We walk around looking for design ideas. Jade carvings tend to have five or six different meanings extending to supernatural powers and strength. What seems more appropriate to us are the three designs we incorporated in our bone carvings: the fish hook (productivity and determination), the spiral (peace, bro), and the crossovers (friendship/relationship).
We get a good base for our designs in Mountain Jade that seem to have pretty basic and traditional styles.
Watching the masters at work
Next door, is Nga Tahu Pounamu where we get distracted from looking at designs when we see some jade carvers behind huge glass doors saying: “Haere Mai – Welcome”. We can actually go inside and watch the carvers at work.
Unfortunately, they don’t reveal any secret solutions for a mind-blowing design that would be manageable for us to do. They are working on far more complicated ornaments and carvings we can’t even comprehend. Nevertheless, we get a few more ideas.
Walking around town, a few more places catch our eyes, one being Sock World! “The Sock Museum”, the “Greatest Sock Collection in the World”, “Socks, Goddammit, Socks”! How can we not check this place out?!
The lady at the counter says: “Sorry but she’s gone home for the day so you won’t see her making socks now.” We don’t know who “she” is but we get the feeling we should be disappointed. Nonetheless, we’ll have a look at the socks anyway. At the back of the room are all these vintage sock-making machines with a video of, who we assume is, “she” explaining how they work. There is also a glass wall to look into a sock factory.

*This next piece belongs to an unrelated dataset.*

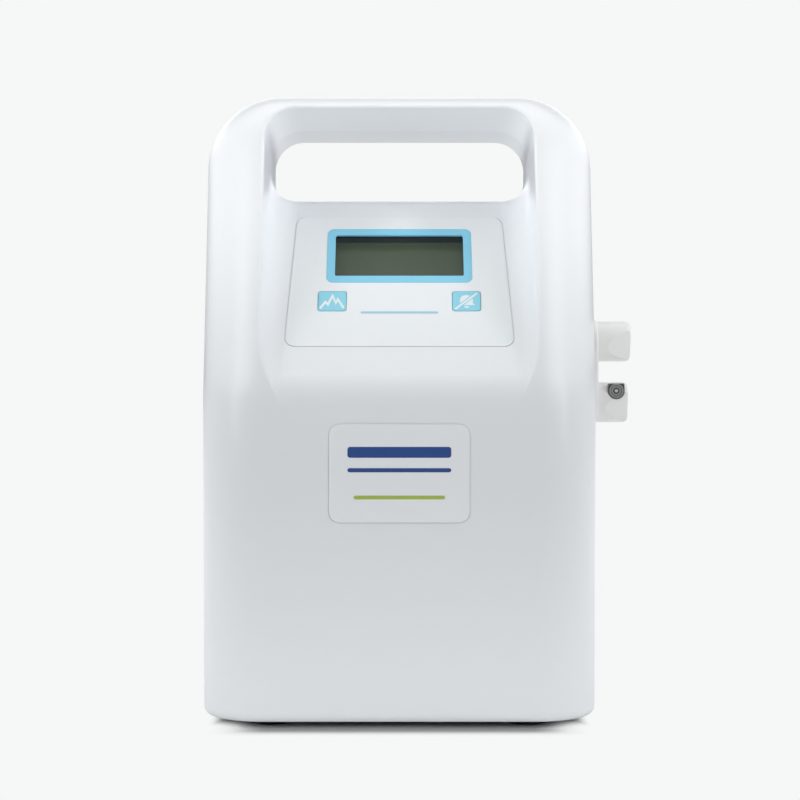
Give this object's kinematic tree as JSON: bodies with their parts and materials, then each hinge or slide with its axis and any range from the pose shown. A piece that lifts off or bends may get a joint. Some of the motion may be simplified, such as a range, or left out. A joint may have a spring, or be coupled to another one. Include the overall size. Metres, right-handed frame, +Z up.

Sock World: check! Now we are trying to make our way to Hokitika Beach but we get distracted once again by the Hokitika Glass Studio where you can view people glass blowing. Again, it’s around 4pm so we just see the glass blowers packing away more than anything. However, the crafts they’ve created are mesmerising with colours swirling within the glass. We especially like their epic glass penguin chess set.
Designing jade necklaces on Hokitika Beach
Our final stop for the evening is Hokitika Beach! As we wait for that all-famous sunset, we find a good place to sit down and start working on our jade stone designs. Turns out, there are heaps of places to sit down on this driftwood-riddled beach. We pick a smooth-looking log and get to work, keeping our designs a secret from each other.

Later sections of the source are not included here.